WORK TO COMPLETE: Write the material out again, line by line, exactly as it is.
****
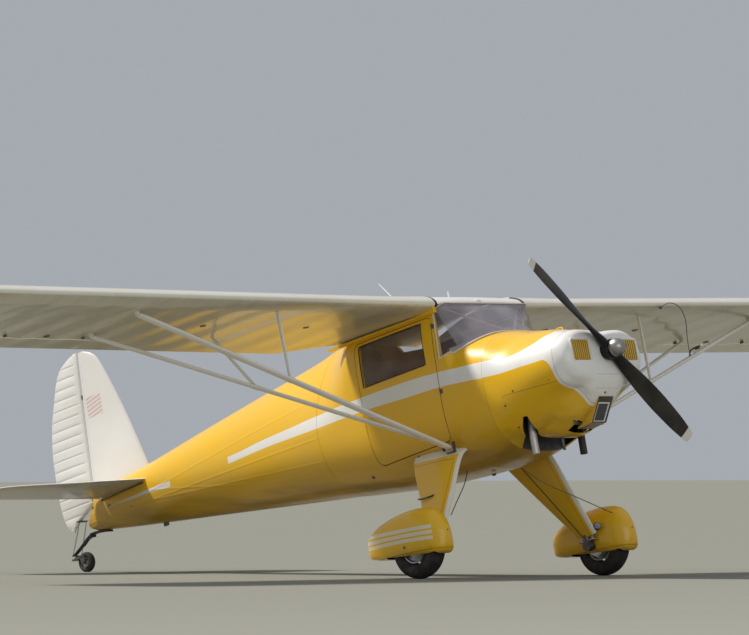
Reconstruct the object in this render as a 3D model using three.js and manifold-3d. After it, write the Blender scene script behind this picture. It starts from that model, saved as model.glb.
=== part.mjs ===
// A parked two-seat light aircraft: high strut-braced wing, fixed main gear in wheel fairings, tail wheel.
// Millimetres. X is the span (+X is the pilot's left), Y runs aft, +Z is up, and the ground is Z = 0.
// Everything on the aircraft is drawn in the airframe's own level-flight frame: its origin is the
// centre of the propeller disc, y runs aft and z up, and the whole is then pitched nose up as it parks.
import * as THREE from "three";
import { mergeVertices } from "three/addons/utils/BufferGeometryUtils.js";
import Module from "manifold-3d";

const wasm = await Module();
wasm.setup();

// Driving dimensions of the parked attitude
const PITCH = THREE.MathUtils.degToRad(14.405); // nose-up angle on the ground
const HUB_HEIGHT = 1649.1; // propeller centre above the ground
const HUB_Y = -2838.7; // propeller centre from the middle of the length
const FIT_GAP = 1; // between pieces that touch
const MOVING_GAP = 7; // round pieces that move

// Wing
const HALF_SPAN = 5335;
const WING_ROOT_X = 462;
const WING_LE = { y: 1180, z: 660 };
const WING_CHORD = 1280;
const WING_THICKNESS = 150;
const INCIDENCE = THREE.MathUtils.degToRad(2);
const DIHEDRAL = THREE.MathUtils.degToRad(0.7);
const AILERON = { x0: 2950, x1: 4760, hingeY: 2200, cove: 24, lean: 78 };

// Fuselage
const SKIN = 14;
const CONE_SKIN = 10;
const FIREWALL_Y = 830;
const SEAM_Y = 170; // nose bowl to cowling
const POST_Y = 1185; // front face of the windscreen posts
const CONE_Y = 2620; // cabin shell to tail cone
const TAIL_Y = 5512; // stern post
const ROOF_Z = 600; // top of the cabin sides, under the wing
const ROOF_CUT = { y0: 1000, y1: 2330 };
const ROOF = { front: 1146, back: 2328, thickness: 12, halfWidth: 456 };
const SILL_Z = 250;
const RING_POINTS = 32;

// Doors
const DOOR = { top: 576, bottom: -340, frontTop: 1242, frontBottom: 1276, rear: 2066, corner: 50 };
const WINDOW = { top: 552, bottom: 245, frontTop: 1350, frontBottom: 1366, rear: 2022, corner: 20 };
const DOOR_WALL = 26;
const DOOR_SLAB = { x0: 250, x1: 700 }; // reach of the cutters that shape the doors, from the centre out
const PANE = { inset: 8, back: 14 }; // the panes' two faces, below the skin
const ABOVE = 900; // higher than any piece that a cutter is used on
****
PROBLEM SOLUTION:
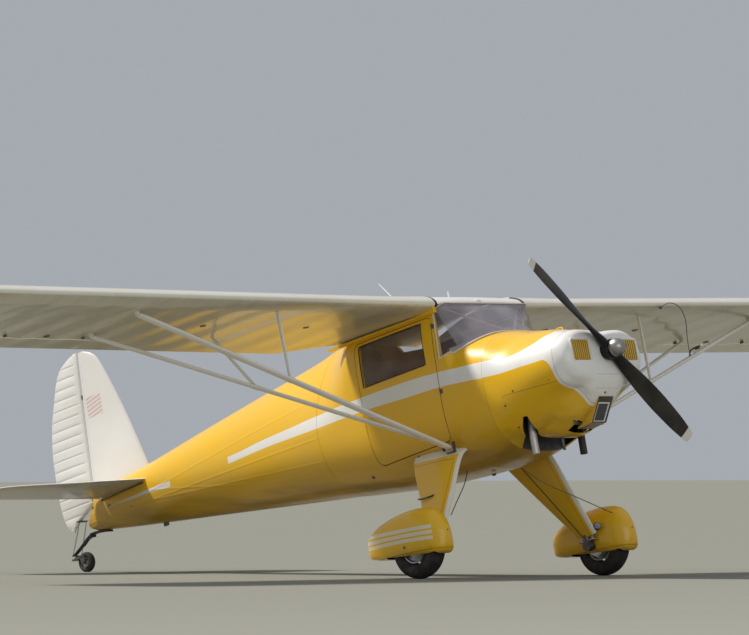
Reconstruct the object in this render as a 3D model using three.js and manifold-3d. After it, write the Blender scene script behind this picture. It starts from that model, saved as model.glb.
=== part.mjs ===
// A parked two-seat light aircraft: high strut-braced wing, fixed main gear in wheel fairings, tail wheel.
// Millimetres. X is the span (+X is the pilot's left), Y runs aft, +Z is up, and the ground is Z = 0.
// Everything on the aircraft is drawn in the airframe's own level-flight frame: its origin is the
// centre of the propeller disc, y runs aft and z up, and the whole is then pitched nose up as it parks.
import * as THREE from "three";
import { mergeVertices } from "three/addons/utils/BufferGeometryUtils.js";
import Module from "manifold-3d";

const wasm = await Module();
wasm.setup();

// Driving dimensions of the parked attitude
const PITCH = THREE.MathUtils.degToRad(14.405); // nose-up angle on the ground
const HUB_HEIGHT = 1649.1; // propeller centre above the ground
const HUB_Y = -2838.7; // propeller centre from the middle of the length
const FIT_GAP = 1; // between pieces that touch
const MOVING_GAP = 7; // round pieces that move

// Wing
const HALF_SPAN = 5335;
const WING_ROOT_X = 462;
const WING_LE = { y: 1180, z: 660 };
const WING_CHORD = 1280;
const WING_THICKNESS = 150;
const INCIDENCE = THREE.MathUtils.degToRad(2);
const DIHEDRAL = THREE.MathUtils.degToRad(0.7);
const AILERON = { x0: 2950, x1: 4760, hingeY: 2200, cove: 24, lean: 78 };

// Fuselage
const SKIN = 14;
const CONE_SKIN = 10;
const FIREWALL_Y = 830;
const SEAM_Y = 170; // nose bowl to cowling
const POST_Y = 1185; // front face of the windscreen posts
const CONE_Y = 2620; // cabin shell to tail cone
const TAIL_Y = 5512; // stern post
const ROOF_Z = 600; // top of the cabin sides, under the wing
const ROOF_CUT = { y0: 1000, y1: 2330 };
const ROOF = { front: 1146, back: 2328, thickness: 12, halfWidth: 456 };
const SILL_Z = 250;
const RING_POINTS = 32;

// Doors
const DOOR = { top: 576, bottom: -340, frontTop: 1242, frontBottom: 1276, rear: 2066, corner: 50 };
const WINDOW = { top: 552, bottom: 245, frontTop: 1350, frontBottom: 1366, rear: 2022, corner: 20 };
const DOOR_WALL = 26;
const DOOR_SLAB = { x0: 250, x1: 700 }; // reach of the cutters that shape the doors, from the centre out
const PANE = { inset: 8, back: 14 }; // the panes' two faces, below the skin
const ABOVE = 900; // higher than any piece that a cutter is used on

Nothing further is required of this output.